August 31, 2020 / by emptywheel

 

Returning to Venue in the Peter Debbins Case

In my post on the Peter Debbins indictment, I noted with curiosity the EDVA venue for the former Special Forces guy charged with sharing information with GRU. Just one of the alleged acts, a January 3, 2011 email, took place in EDVA. I suggested that might mean Debbins would eventually be prosecuted for later acts, acts which took place in Virginia.

Several filings and the WaPo account of his detention hearing (not to mention the involvement of prosecutor David Aaron, one of the people who prosecuted Hal Martin, the guy originally accused of being the Shadow Brokers source) raise further questions whether that’s true.

According to the current story, DOJ discovered that Debbins had been recruited by Russia when he self-reported that recruitment in a SF-86 in July 2019. After that, FBI interviewed him 8 times; on July 11, 2019, they got him to describe that recruitment in a voluntary statement (PDF 5ff). As demonstrated below, the interactions with GRU officers map onto the indictment very closely (which is to say, in indicting Debbins, the government only told Debbins and his Russian handlers what he already told them).

That said, Debbins’ statement includes two later details: further emails with a guy named Nikolai, lasting until May 2011 (and therefore presumably extending venue in EDVA), and a description of GRU officers going to his Russian military officer father-in-law’s office in 2012, inquiring what Debbins was doing in DC, in response to which his wife’s father provided outdated information.

In December 2019, Debbins asked his Senator, Mike Rounds, to intercede in the investigation (PDF 10ff.), claiming that he couldn’t even get unclassified employment while the FBI was investigating. He also claimed that the FBI had told him “they [were] pretty well done with [his] case.” Debbins’ claim to Rounds had to have been false. His resume (PDF 16) shows he was continually employed in this period, working as an intelligence trainer for Cosolutions until January 2020 and then working as a Cyber Financial Crimes Project Manager for a Ukrainian American university after that.
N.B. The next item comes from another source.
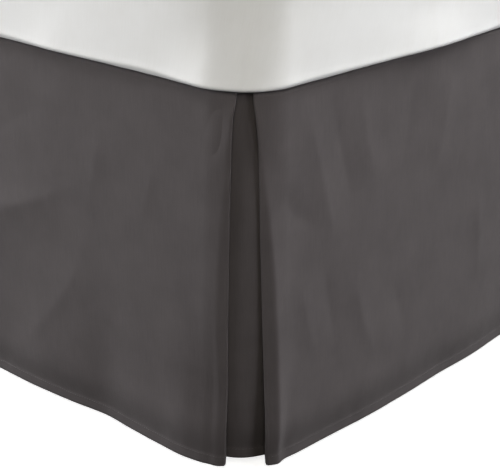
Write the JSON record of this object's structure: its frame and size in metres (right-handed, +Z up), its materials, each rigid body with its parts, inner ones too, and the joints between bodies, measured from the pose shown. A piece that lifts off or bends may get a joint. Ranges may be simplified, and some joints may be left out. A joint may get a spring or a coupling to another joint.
{
  "type": "bed skirt on a bed",
  "caption": "Tailored charcoal bed skirt with an inverted pleat at each foot corner, hung from a deck between a plain base on legs and a plain white mattress.",
  "frame": {"origin": "on the floor under the middle of the bed", "axes": "+Z up, +Y from the foot towards the head, +X towards the bed's right side seen from the foot"},
  "size_m": [1.5434, 2.0514, 0.6109],
  "materials": {
    "skirt_cloth": "matt brushed microfibre",
    "white_sheet": "matt plain-woven cotton",
    "base_cloth": "matt woven ticking",
    "leg_wood": "satin dark stain"
  },
  "bodies": {
    "root": {"deck": "skirt_cloth", "drop_foot": "skirt_cloth", "drop_side_right": "skirt_cloth", "drop_side_left": "skirt_cloth", "pleat_underlay_right": "skirt_cloth", "pleat_underlay_left": "skirt_cloth", "base": "base_cloth", "mattress": "white_sheet", "leg_foot_left": "leg_wood", "leg_foot_right": "leg_wood", "leg_middle_left": "leg_wood", "leg_middle_right": "leg_wood", "leg_head_left": "leg_wood", "leg_head_right": "leg_wood"}
  },
  "joints": []
}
Which suggests he was trying to get his Senator to intervene based on a false representation, perhaps as a way to figure out what was really happening in the investigation.

The FBI also searched Debbins’ home in the UK and executed search warrants sometime after March 8, 2020 (to shift from a counterintelligence investigation to a criminal one, the FBI would want to parallel construct what they already knew with such searches).
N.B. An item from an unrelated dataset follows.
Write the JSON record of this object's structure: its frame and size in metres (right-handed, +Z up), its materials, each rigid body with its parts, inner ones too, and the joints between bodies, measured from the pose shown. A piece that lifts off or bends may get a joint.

To explain why they needed to detain Debbins now after letting him wander around freely for over a year after disclosing these decade old contacts, AUSA Thomas Traxler (who is also prosecuting Julian Assange) explained that they needed to corroborate his statement before arresting him.

Traxler said the government was “concerned” Debbins would flee over the past year but had to corroborate the statement. It would have been “premature” to arrest him any earlier, Traxler said.

The real thing that got Magistrate Judge John Anderson to deny Debbins bail was the list of things Debbins has done since the last act in his statement. Senior DIA CI Expert David Tomlinson described how, when Debbins worked at Booz Allen Hamilton from 2014 to 2016, he was read into one Special Access Program and six Alternative or Compensatory Control Measures (which are less classified but nevertheless restricted on a need-to-know basis). Defense Intelligence Senior Leader Joseph Simon described how Debbins’ training, both while in Special Forces and in his cybersecurity jobs since, would make it easy for him to flee if he were not detained. Both declarations make it clear that Debbins has been working on Russian language counterintelligence for almost a decade, precisely the kind of positions that would be most valuable to Russia. His resume further makes it clear he spent three years at Fort Meade and 20 months working for Booz at Quantico, VA.

It would be fairly remarkable if GRU were willing to let a former recruit work in such positions, with a signed admission of his involvement with them from years earlier, without asking for further cooperation.

All the declarations submitted for his detention hearing make clear the affiant is not revealing all he knows about this case.

Finally, as WaPo noted, in addition to having organizational ties that overlap with Mike Flynn and Erik Prince, Debbins told a friend he’d get a job in Donald Trump’s NSC.

In early 2017, Debbins told a friend via email that he was a candidate for a position on the National Security Council, “specifically Special Assistant to the President and Senior Director for Russia and Central Asia.”

It is not clear how serious his candidacy was; he never served in the Trump administration.

DOJ is not saying — and they might never say anything publicly if they wanted to obscure what damage Debbins has done and what they know or don’t know. DOJ could get Debbins to plead to facts he has already admitted to in his statement, and push for a stiff sentence based off classified declarations laying out related conduct.

But it sure seems likely his related conduct in EDVA extends beyond that one January 2011 email.